Best of Luck, Stephen Webber, Your Road Home for First Time Home Buyers
1. Contact your agent. Ask for the office manager or broker's name and phone number. Thank them. Hang up.
2. Call that individual, and relay to them what's happened thus far, as above. Let them know that you'd like their prompt attention with this matter. Thank them for their time.
3. On page 10 of 10 of your contract of sale is the other agent's office phone number. Call the office, ask for the name and phone number of the office manager or broker. Ask to speak to that individual. Relay to that individual that you have an executed (presuming it is, signed by yourselves, and by the seller) release of contract that stipulates that the earnest money deposit (assuming that this is what the release says) is to be released back to you, and that it's been an unacceptably long wait to receive that check.
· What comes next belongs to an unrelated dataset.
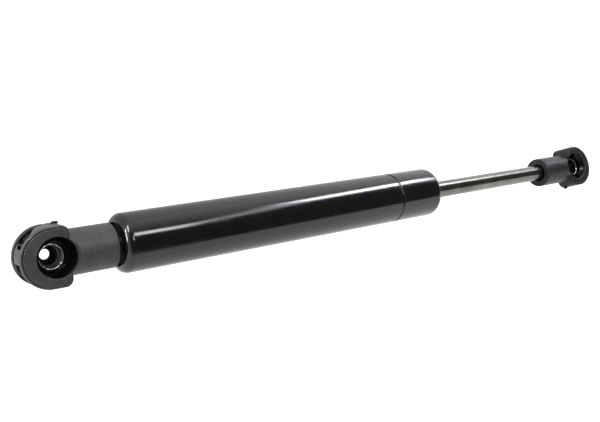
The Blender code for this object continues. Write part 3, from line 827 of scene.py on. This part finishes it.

You may be told by their broker that the check is coming from out of state, etc., and that it might take some time. Let them know that their attention in this matter is appreciated, and that you'd like to be contacted when there is confirmation that the check has been sent, either from their office, or from their corporate office, which they should comply with.
That, ordinarily, is all you'll need to do. If that doesn't resolve the problem satisfactorily, additional action may be necessary, but in most cases, that's all you'll need to do. Do make sure your release specifies that the deposit is to be released back to you. Do make sure that the release say how and where the money is to come back to you. If there is no address listed, when the check comes back from the listing broker, they might not know where to send it, in which case it can end up on an administrative assistant's desk.
Should all this fail, there are a few other simple steps you can take. If it comes to it, contact me, I'm happy to offer assistance.
If your deposit is in an escrow account with your agent's company then you need to be contacting your agent to have it released back to you since you have been released from the contract. If your agent is non-responsive then contact his Broker (office manager) to have it returned to you.